XIX-wieczne listy, obrazy i meble zostały skradzione z zabytkowego dworku w Ropocicach (woj. świętokrzyskie) . Wobec trzech mężczyzn, których zatrzymano w związku z tymi kradzieżami został we wtorek skierowany akt oskarżenia. Jeden z oskarżonych zdecydował się dobrowolnie poddać się karze.

Wśród odzyskanych przedmiotów znajdują się między innymi prywatne listy Władysława Reymonta i Marii Kasprowiczowej. Jak zdradza policja, proces odzyskiwania antyków był żmudny – wiele z nich zostało sprzedanych antykwariatom i prywatnym kolekcjonerom, którzy z kolei przekazali je dalej.

Dworek w Ropocicach, z którego zabrano przedmioty ofiara kradzieży padł dwukrotnie – raz na przełomie 2010 i 2011 roku i raz w 2014.

Trzej zatrzymani

Zatrzymani mężczyźni to mieszkańcy Małopolski. Mężczyźni są oskarżeni o wielokrotne kradzieże z włamaniem. Najstarszy z nich, 46-latek, miał też handlować skradzionymi przedmiotami. To za jego sprawą antyki znalazły się w antykwariatach i u kolekcjonerów. Próbował też zainteresować nimi muzea.

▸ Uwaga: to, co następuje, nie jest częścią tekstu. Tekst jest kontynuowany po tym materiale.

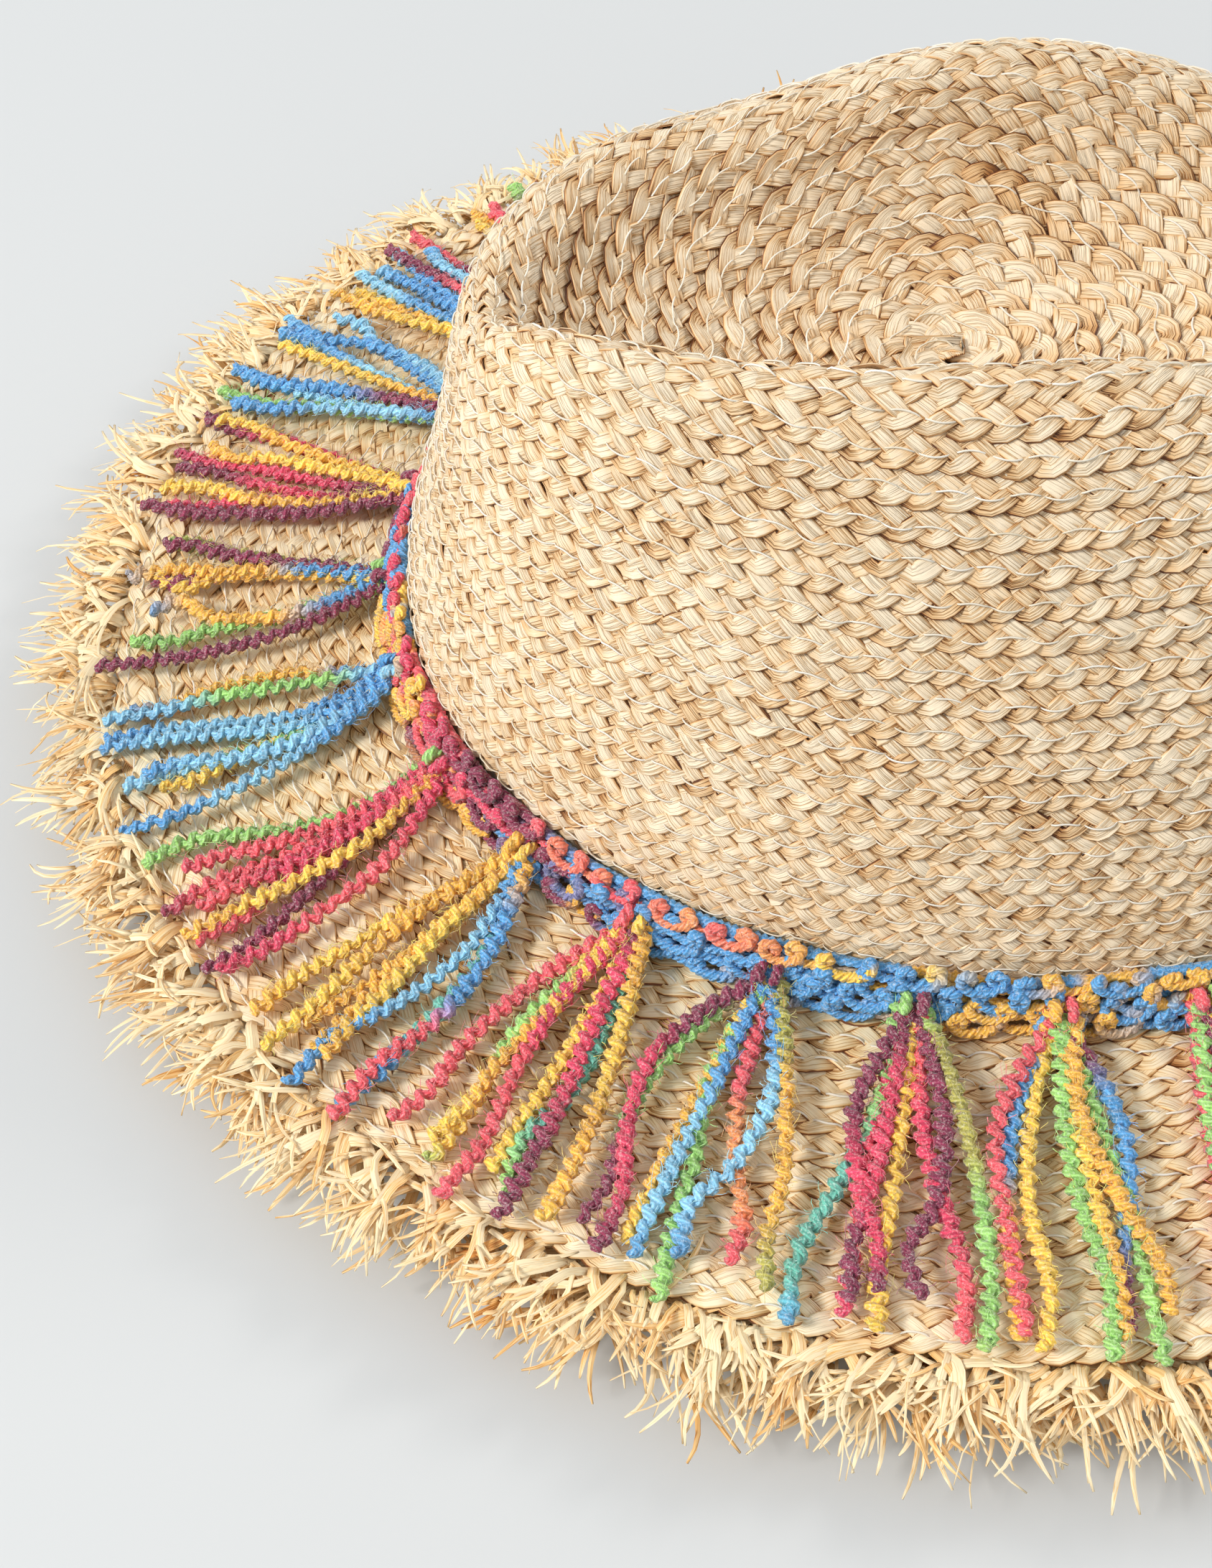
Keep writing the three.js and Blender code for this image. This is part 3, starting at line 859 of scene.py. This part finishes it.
def add_ply(tubes, centre, up, radius, colours):
    """One ply of a strand, with its map for the fibres twisted round it."""
    _, side, over, walked = frame_along(centre, up)
    turns = -TURN * np.arange(YARN_SIDES) / YARN_SIDES
    rings = np.stack([
        centre + side * (radius * np.cos(turn))[:, None] + over * (radius * np.sin(turn))[:, None]
        for turn in turns
    ], axis=1)
    tubes.add(rings, uv=uv_grid(walked, np.arange(YARN_SIDES + 1) / YARN_SIDES), colour=colours)


def add_hair(tubes, rng, root, out, along, colour):
    """A loose fibre standing out of a strand in a bow."""
    tip = root + (out + along * rng.normal(0, 1.2)) * rng.uniform(0.5, 1.6)
    bow = (root + tip) / 2 + out * 0.25 + rng.normal(0, 0.12, 3)
    line = np.stack([root, bow, tip])
    across = np.cross(out, along)
    corners = [across, -across * 0.5 - along, -across * 0.5 + along]
    ring = np.stack([line + corner * HAIR_RADIUS for corner in corners], axis=1)
    tubes.add(ring, uv=np.zeros((3, 3, 2)), colour=np.tile(np.minimum(colour * 1.25 + 0.1, 1), (3, 1)))


def add_yarn(tubes, rng, path, up, radius, crimp, colours, period, hairs=0):
    """A crimped strand of twisted plies along a path given in even steps, with loose hairs."""
    steps = len(path)
    forward, side, over, walked = frame_along(path, up)
    phase = TURN * walked / period + rng.uniform(0, TURN) + drift(rng, steps, 14, 0.5)
    size = crimp * (1 + drift(rng, steps, 12, 0.18))
    rise = 0.3 * size * np.sin(phase + 0.5)
    centre = path + side * (size * np.cos(phase))[:, None] + over * rise[:, None]
    thick = radius * (1 + drift(rng, steps, 9, 0.1))
    thick[0] *= 0.6
    thick[-1] *= 0.45
    twist = phase * 1.13 + rng.uniform(0, TURN)
    for ply in range(PLIES):
        turn = twist + TURN * ply / PLIES
        offset = side * (thick * np.cos(turn))[:, None] + over * (thick * np.sin(turn))[:, None]
        shade = 1 + 0.12 * (ply - 0.5) + drift(rng, steps, 8, 0.05)
        add_ply(tubes, centre + offset * PLY_OFFSET, up, thick * PLY_RADIUS, colours * shade[:, None])
    for _ in range(hairs):
        i = int(rng.integers(2, steps - 2))
        turn = rng.uniform(0, TURN)
        out = side[i] * math.cos(turn) + over[i] * abs(math.sin(turn))
        add_hair(tubes, rng, centre[i] + out * thick[i] * 0.9, out, forward[i], colours[i])


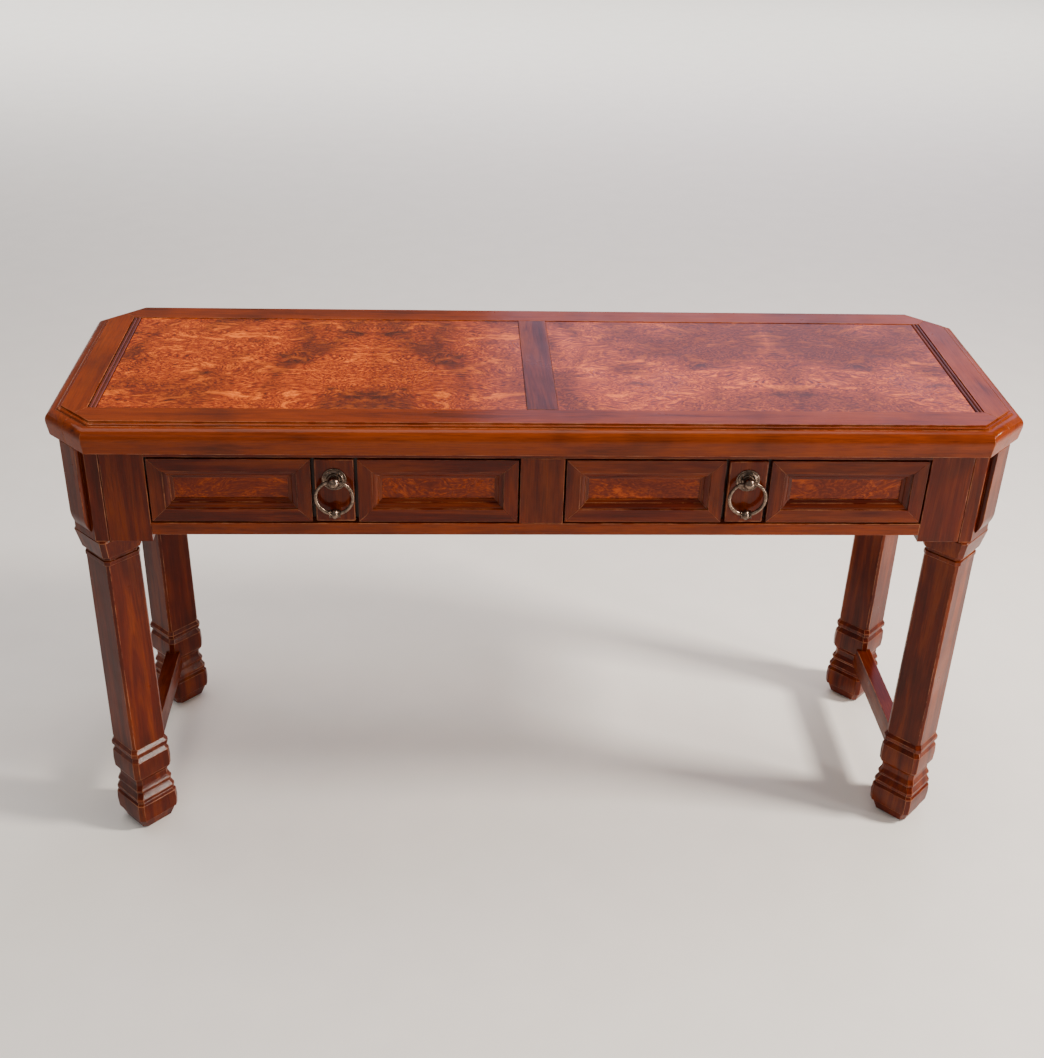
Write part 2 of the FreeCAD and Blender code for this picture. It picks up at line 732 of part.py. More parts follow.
def make_drawer(side, sign):
    middle = sign * drawer_middle
    name = f"drawer_{side}"
    level = (front_bottom, front_top)
    pad_half = size("pad_width") / 2
    block_inner = pad_half + "channel"
    through = size("moulding_depth") + "front_board" + 2
    stem_hole = rod(f"{name}_stem_hole", size("stem_radius") + "stem_gap", through,
                    middle, -(board_back - 1), pin_z, TOWARD_FRONT)

    slot_z = (slot_level, bottom_top + "slot_gap")
    slot_half = box_inner + "slot_depth"
    slot_front = -(board_back + "slot_depth")
    slot = block(f"{name}_slot", (middle - slot_half, middle + slot_half), (slot_front, box_end + 1), slot_z)

    board_x = (middle - front_half, middle + front_half)
    board = block(f"{name}_board", board_x, (-board_face, -board_back), level)
    keep(cut(f"{name}_front_cut", board, stem_hole, slot), f"{name}_front_board")
    pad = block(f"{name}_pad_block", (middle - pad_half, middle + pad_half), (-front, -board_face), level)
    keep(cut(f"{name}_pad_cut", pad, stem_hole), f"{name}_centre_pad")
    mitred_frame(f"{name}_frame_left", (middle - front_half, middle - block_inner), level)
    mitred_frame(f"{name}_frame_right", (middle + block_inner, middle + front_half), level)

    depth = (-board_back, box_end)
    for hand, turn in (("left", -1), ("right", 1)):
        inner, outer = middle + turn * box_inner, middle + turn * box_half
        x = (outer, inner) if turn < 0 else (inner, outer)
        wall = block(f"{name}_{hand}_wall", x, depth, (front_bottom, box_top))
        keep(cut(f"{name}_{hand}_cut", wall, slot), f"{name}_side_{hand}")
    back_y = (box_end - "side_thickness", box_end)
    x = (middle - box_inner, middle + box_inner)
    keep(block(f"{name}_back_block", x, back_y, (bottom_top + "slot_gap", box_top)), f"{name}_back")
    floor_half = slot_half - "slot_gap"
    floor_y = (slot_front + "slot_gap", box_end)
    x = (middle - floor_half, middle + floor_half)
    keep(block(f"{name}_floor", x, floor_y, (slot_level, bottom_top)), f"{name}_bottom")


# ---- ring pulls ----

def turned(name, points, x, y, z, rotation):
    """A body turned about its own axis, from an outline of (radius, distance along the axis)."""
    body = doc.addObject("PartDesign::Body", name)
    sketch = body.newObject("Sketcher::SketchObject", f"{name}_outline")
    planes = {feature.Role: feature for feature in body.Origin.OriginFeatures}
    sketch.AttachmentSupport = [(planes["XZ_Plane"], "")]
    sketch.MapMode = "FlatFace"
    draw(sketch, points)
    revolution = body.newObject("PartDesign::Revolution", f"{name}_revolution")
    revolution.Profile = sketch
    revolution.ReferenceAxis = (sketch, ["V_Axis"])
    revolution.Angle = 360
    place(body, x, y, z, rotation)
    return body


def make_plate(side, middle):
    """The round backplate, with a bead at its rim and a raised ring inside it."""
    rim, depth = size("plate_radius"), size("plate_depth")
    bore = size("stem_radius") + "stem_gap"
    outline = [
        (bore, 0), (rim, 0), (rim, depth * 0.35, 2, 1), (rim * 0.8, depth * 0.45), (rim * 0.78, depth * 0.45),
        (rim * 0.74, depth * 0.9), (rim * 0.6, depth), (rim * 0.56, depth * 0.65), (bore, depth * 0.65),
    ]
    name = f"pull_{side}_plate"
    keep(turned(name, outline, middle, -front, pin_z, TOWARD_FRONT), name)


def make_knob(side, middle):
    """The knob and its stem, which runs through the front to the nut, bored across for the ring."""
    radius, neck = size("knob_radius"), size("neck_radius")
    seat = size("plate_depth") * 0.65
    tail = -(size("moulding_depth") + "front_board" + "nut_height" + "stem_tail")
    outline = [
        (0, tail), ("stem_radius", tail), ("stem_radius", seat), (neck, seat),
        (neck, knob_reach - root_of_difference(radius, neck), radius, 1), (0, knob_reach + radius),
    ]
    blank = turned(f"pull_{side}_blank", outline, middle, -front, pin_z, TOWARD_FRONT)
    bore = rod(f"pull_{side}_bore", size("pin_radius") + "pin_gap", radius * 2 + 2,
               middle - radius - 1, pin_y, pin_z, ALONG_X)
    keep(cut(f"pull_{side}_bored", blank, bore), f"pull_{side}_knob")


def make_ring(side, middle):
    """The ring: a wire hoop closed by a straight pin through the knob, with a barrel as its weight."""
    drop = root_of_difference("ring_radius", chord_half)
    hoop_z = pin_z - drop
    name = f"pull_{side}_ring"
    hoop = doc.addObject("Part::Torus", f"{name}_hoop")
    hold(hoop, Radius1="ring_radius", Radius2="wire_radius")
    place(hoop, middle, pin_y, hoop_z, TOWARD_FRONT)
    wire = size("wire_radius") + 1
    gap = block(f"{name}_gap", (middle - chord_half, middle + chord_half), (pin_y - wire, pin_y + wire),
                (hoop_z, hoop_z + "ring_radius" + wire))
    pin = rod(f"{name}_pin", "pin_radius", chord_half * 2, middle - chord_half, pin_y, pin_z, ALONG_X)
    ends = [
        ball(f"{name}_end_{step}", "wire_radius", middle + step * chord_half, pin_y, pin_z)
        for step in (-1, 1)
    ]
    half, rim, length = size("barrel_length") / 2, size("collar_radius"), size("collar_length")
    groove = rim * 0.75
    bulge = size("barrel_radius") - 1.2
    outline = [
        (0, -(half + length)), (rim - 0.5, -(half + length)),
        (rim, -(half + length - 0.5)), (rim, -(half + 0.5)),
        (groove, -half), (bulge, -half, "barrel_round", 1), (bulge, half), (groove, half),
        (rim, half + 0.5), (rim, half + length - 0.5), (rim - 0.5, half + length), (0, half + length),
    ]
    barrel = turned(f"{name}_barrel", outline, middle, pin_y, hoop_z - "ring_radius", ALONG_X)
    keep(fuse(f"{name}_cast", cut(f"{name}_open", hoop, gap), pin, *ends, barrel), name)


def make_nut(side, middle):
    """The six-sided nut inside the drawer."""
    nut = doc.addObject("Part::Prism", f"pull_{side}_nut_blank")
    nut.Polygon = 6
    hold(nut, Circumradius="nut_radius", Height="nut_height")
    place(nut, middle, -board_back + "nut_height", pin_z, TOWARD_FRONT)
    bore = rod(f"pull_{side}_nut_bore", "stem_radius", size("nut_height") + 2,
               middle, -board_back + "nut_height" + 1, pin_z, TOWARD_FRONT)
    keep(cut(f"pull_{side}_nut_bored", nut, bore), f"pull_{side}_nut")


# ---- fixings ----

def make_screws():
    in_rail, in_kicker = screw_places()
    screws = []
    for number, (x, y, z) in enumerate(in_rail + in_kicker):
        head = rod(f"screw_head_{number}", "screw_head", "screw_head_depth", x, y, z)
        shank = rod(f"screw_shank_{number}", "screw_radius", "screw_length", x, y, z)
        screws.append(fuse(f"screw_{number}", head, shank))
    keep(group("screws", *screws), "top_screws")


def make_glides():
    glides = []
    for corner, (sign_x, sign_y, _) in CORNERS.items():
        x, y = sign_x * leg_x, sign_y * leg_y
        disc = rod(f"{corner}_glide_disc", "glide_radius", "glide_height", x, y, 0)
        nail = rod(f"{corner}_glide_nail", "nail_radius", size("glide_height") + "nail_length", x, y, 0)
        glides.append(fuse(f"{corner}_glide", disc, nail))
    keep(group("glides", *glides), "floor_glides")


def check(things):
    """Stops at the first object that failed to build."""
    for thing in things:
        if "Invalid" in thing.State or "Error" in thing.State:
            raise RuntimeError(f"{thing.Name} did not build: {thing.State}")
    for piece in pieces:
        if piece.Shape.isNull() or not piece.Shape.isValid() or not piece.Shape.Solids:
            raise RuntimeError(f"{piece.Label} has no sound solid")


make_top()
make_legs_and_stretchers()
make_pilasters()
make_rails()
make_stiles_and_aprons()
make_runners()
make_kicker()
make_glue_blocks()
for hand, hand_sign in (("left", -1), ("right", 1)):
    make_drawer(hand, hand_sign)
    make_plate(hand, hand_sign * drawer_middle)
    make_knob(hand, hand_sign * drawer_middle)
    make_ring(hand, hand_sign * drawer_middle)
    make_nut(hand, hand_sign * drawer_middle)
make_screws()
make_glides()

doc.recompute()
check(doc.Objects)
os.makedirs("parts", exist_ok=True)
for piece in pieces:
    piece.Shape.exportStep(f"parts/{piece.Label}.step")
print(len(pieces), "pieces")
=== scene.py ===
"""Dresses a long panelled side table: stained and lacquered wood, burl veneer and antiqued ring pulls."""

import json
import math

import bpy
from bpy.props import FloatProperty, FloatVectorProperty, PointerProperty
from mathutils import Matrix, Vector

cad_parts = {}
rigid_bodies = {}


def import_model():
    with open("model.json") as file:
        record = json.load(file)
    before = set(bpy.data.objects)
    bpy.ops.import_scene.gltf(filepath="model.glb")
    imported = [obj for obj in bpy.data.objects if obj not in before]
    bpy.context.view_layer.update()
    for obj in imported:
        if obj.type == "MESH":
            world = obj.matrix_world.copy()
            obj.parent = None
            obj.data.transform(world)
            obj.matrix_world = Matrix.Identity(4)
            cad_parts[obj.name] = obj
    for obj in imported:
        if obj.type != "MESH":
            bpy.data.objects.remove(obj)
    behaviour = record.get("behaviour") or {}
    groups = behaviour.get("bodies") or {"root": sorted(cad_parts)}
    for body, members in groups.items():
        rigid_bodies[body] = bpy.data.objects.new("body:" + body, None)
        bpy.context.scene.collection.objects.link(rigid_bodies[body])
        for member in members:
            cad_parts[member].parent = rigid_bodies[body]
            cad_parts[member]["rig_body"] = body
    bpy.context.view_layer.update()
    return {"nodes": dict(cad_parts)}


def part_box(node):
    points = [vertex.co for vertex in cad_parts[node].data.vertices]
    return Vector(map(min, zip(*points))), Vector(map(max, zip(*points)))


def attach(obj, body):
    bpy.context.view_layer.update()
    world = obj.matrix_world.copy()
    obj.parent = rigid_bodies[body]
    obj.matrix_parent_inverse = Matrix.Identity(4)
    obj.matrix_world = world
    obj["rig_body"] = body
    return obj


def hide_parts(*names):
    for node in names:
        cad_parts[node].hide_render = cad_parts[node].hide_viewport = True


bl_info = {
    "name": "Panelled Side Table Finish",
    "version": (1, 0, 0),
    "blender": (4, 5, 0),
    "location": "3D View > Sidebar > Table",
    "description": "Eases, stains and lacquers the table's boards and makes its ring pulls",
    "category": "Object",
}

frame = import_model()

MM = 0.001
X, Y, Z = 0, 1, 2
SIDES = ("left", "right")
ENDS = ("front", "back")


def linear(code):
    """An sRGB hex colour as linear red, green, blue and alpha."""
    shares = [int(code[i : i + 2], 16) / 255 for i in (0, 2, 4)]
    return (*(s / 12.92 if s <= 0.04045 else ((s + 0.055) / 1.055) ** 2.4 for s in shares), 1.0)


def colour(name, code, description):
    """A colour that the sidebar can change."""
    return FloatVectorProperty(
        name=name, description=description, default=linear(code), size=4, subtype="COLOR", min=0, max=1
    )


def length(name, millimetres, description):
    """A length that the sidebar can change."""
    return FloatProperty(
        name=name, description=description, default=millimetres * MM, unit="LENGTH", precision=4, min=0
    )


# ---- what a user would change ----


class TableTones(bpy.types.PropertyGroup):
    """The colours of the woods and metals."""

    stain_dark: colour("Dark grain", "1E0500", "The late wood, where the stain took most")
    stain_mid: colour("Stain", "501300", "The red brown of most of the wood")
    stain_light: colour("Light grain", "843600", "The early wood, where the stain took least")
    # lighter eased edges: partly real wear, partly a painted highlight
    edge_scuff_and_gleam: colour("Scuffed and gleaming edge", "C48058", "Edges rubbed back towards bare wood, with a painted highlight")
    top_mid: colour("Top border", "742A00", "The border boards of the top, faded by use")
    inlay_mid: colour("Dark wood", "46160C", "The divider and the reeded strips")
    burl_dark: colour("Burl shade", "2C0A00", "The burl's clouds and eyes")
    burl_mid: colour("Burl ground", "8A2C00", "The burl between its swirls")
    burl_light: colour("Burl swirl", "F07000", "The burl's bright swirls and flecks")
    field_mid: colour("Field veneer", "6A2000", "The drawers' sunk fields, between their swirls")
    field_light: colour("Field swirl", "AA4400", "The bright swirls of the drawers' sunk fields")
    plain_dark: colour("Plain wood grain", "8A6238", "The grain of the unstained wood inside")
    plain_mid: colour("Plain wood", "BE9460", "The unstained wood inside")
    patina: colour("Patina", "382C26", "The dark of the antiqued metal")
    metal: colour("Rubbed metal", "8A7668", "The antiqued metal where hands rub it")
    zinc: colour("Zinc", "A8ACB0", "Screws, nuts and glides")
    floor: colour("Floor", "F3F1EE", "The plain floor that the table stands on")


class TableEasing(bpy.types.PropertyGroup):
    """How far the sharp edges are taken off."""

    board: length("Boards", 0.9, "Easing of the rails, stiles, aprons and legs")
    top: length("Top", 0.8, "Easing of the top's boards")
    panel: length("Panels", 0.4, "Easing of the veneered panels and the reeds")
    pad: length("Centre pads", 2.4, "Easing of the pads that carry the pulls")
    moulding: length("Drawer mouldings", 0.45, "Easing of the mitred mouldings")


class PullSizes(bpy.types.PropertyGroup):
    """The ring pulls' own sizes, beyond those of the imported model."""

    wire: length("Wire radius", 2.5, "Radius of the ring's wire at its top")
    swelling: length("Swelling", 0.35, "How much thicker the wire is at the bottom")
    barrel: length("Barrel radius", 7.8, "Radius of the barrel that weighs the ring")
    collar: length("Collar radius", 6.2, "Radius of the thin discs beside the barrel")


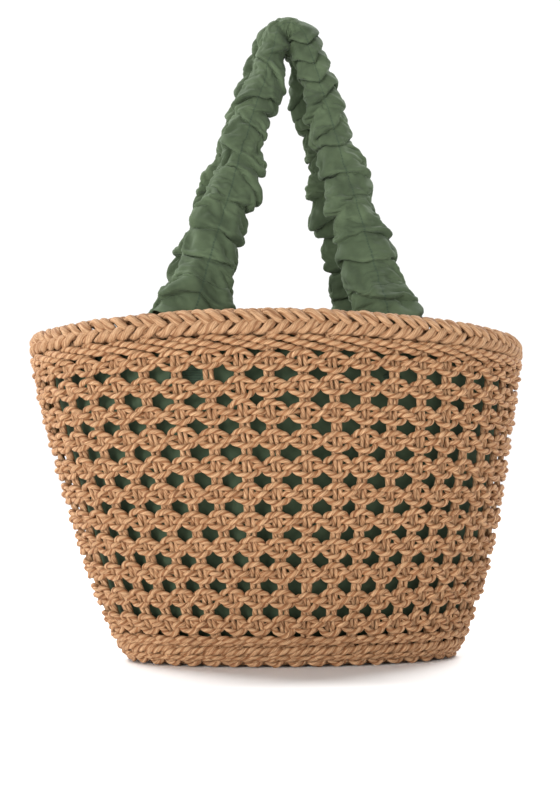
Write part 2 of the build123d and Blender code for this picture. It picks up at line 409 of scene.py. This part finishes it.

Jak informuje Karol Bator z zespołu prasowego włoszczowskiej policji, na komputerze 46-latka zostały znalezione e-maile, w których mężczyzna ustalał sprzedaż antyków. – To pozwoliło dotrzeć do większości sprzedanych przedmiotów – tłumaczy rzecznik.

Tylko jeden z zatrzymanych zdecydował się na dobrowolne poddanie się karze. 44-latek zgodził się na łączną karę roku i dwóch miesięcy więzienia i grzywnę w wysokości 1200 złotych. Na temat kary wnioskowanej dla pozostałych oskarżonych prokuratura jeszcze nie chce się wypowiadać.

Policja zatrzymała mężczyzn w sierpniu 2014
Policja zatrzymała mężczyzn w sierpniu 2014
Źródło: Świętokrzyska policja

Wśród odzyskanych przedmiotów znajdują się nie tylko listy, ale również meble, porcelana, obrazy (np. dzieło Tytusa Czyżewskiego) i drzeworyt św. Antoniego z przełomy XVIII i XIX wieku. Oprócz antyków trzej mężczyźni mieli ukraść jeszcze inne cenne przedmioty – głównie biżuterię i gotówkę. W sumie wartość skradzionych przedmiotów prokuratura szacuje na 300 tys. zł.